Il contenuto del corso di formazione è top secret, ma fonti interne rivelano che gli allievi imparano a sparare al centro della fronte in caso sia troppo tardi per qualsiasi altra soluzione: uccidere sul colpo l’attentatore è il solo modo per impedire che azioni il detonatore.

«È un lavoro pagato meglio di altri e più gratificante», spiega, nell’attesa tra il 7 e il 31. Guadagna 6.500 shekel al mese, circa 1.300 euro. Quando avrà messo da parte abbastanza denaro partirà per un anno sabbatico in Sudamerica. I genitori, originari di Bet Shean, stanno in pena, ma lui non ha paura: «Sono un combattente. Undici mesi fa mi sono congedato dopo 4 anni di servizio a Gaza. La cosa più dolorosa è stata l’evacuazione dei coloni, una guerra tra ebrei».

Arriva il 9, direzione monte Scopus, l’università ebraica. Una studentessa legge «Vedi alla voce: amore», il romanzo di David Grossman.
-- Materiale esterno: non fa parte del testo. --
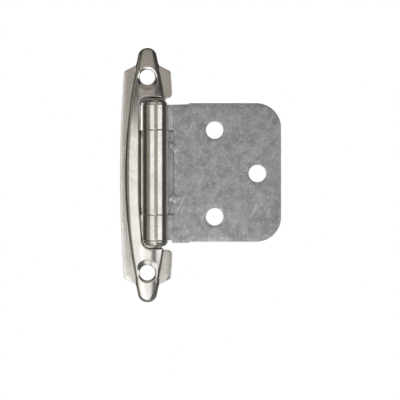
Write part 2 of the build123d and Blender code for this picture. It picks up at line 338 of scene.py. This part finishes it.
for z in (HOLE_Z, -HOLE_Z):
    for r in (2.45, 2.7, 2.95, 3.2, 3.34, 3.41, 3.46, 3.52, 3.6, 3.75, 4.0, 4.4):
        loop = circle(0, z, r)
        creases.append(np.vstack((loop, loop[:1])))
screw_holes = [circle(0, z, SCREW_R)[::-1] for z in (HOLE_Z, -HOLE_Z)]
frame_leaf = pressing("frame_leaf_plate", leaf_line, screw_holes, creases, leaf_front, leaf_back, LEAF_EDGE)
smooth(frame_leaf, 50)


def add(tree, kind, settings={}, inputs={}):
    """Adds a node with its settings. An input is a value, or the output that it is linked to."""
    made = tree.nodes.new(kind)
    for name, value in settings.items():
        setattr(made, name, value)
    for name, value in inputs.items():
        if isinstance(value, bpy.types.NodeSocket):
            tree.links.new(value, made.inputs[name])
        else:
            made.inputs[name].default_value = value
    return made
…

Avi non lo conosce. preferisce lo sport («mi piace il calcio, tifo Lazio») e sul comodino tiene «Shafui be Damesek», «Sobrio a Damasco», la storia di un soldato israeliano catturato dai siriani e poi liberato, «un eroe».

Le donne sono «wanted» come gli uomini? «La percentuale è la stessa. Come tra noi vigilantes: metà sono ragazzi e metà ragazze». I kamikaze del fast food Sbarro, nel 2002, erano due fidanzati, normalissimi in apparenza, lui portava sulle spalle la chitarra con dentro l’esplosivo. «L’unità autobus è una componente fondamentale della sicurezza preventiva del Paese come la barriera», nota il portavoce della polizia israeliana Micky Rosenfeld. Non precisa il numero di attentati evitati, per quanto riguarda il muro si parla del 95 per cento. Alle 13 Avi si ferma a mangiare un kebab. I primi cacciatori di terroristi pendolari non avevano tempo per la pausa pranzo: esplodeva una bomba ogni settimana.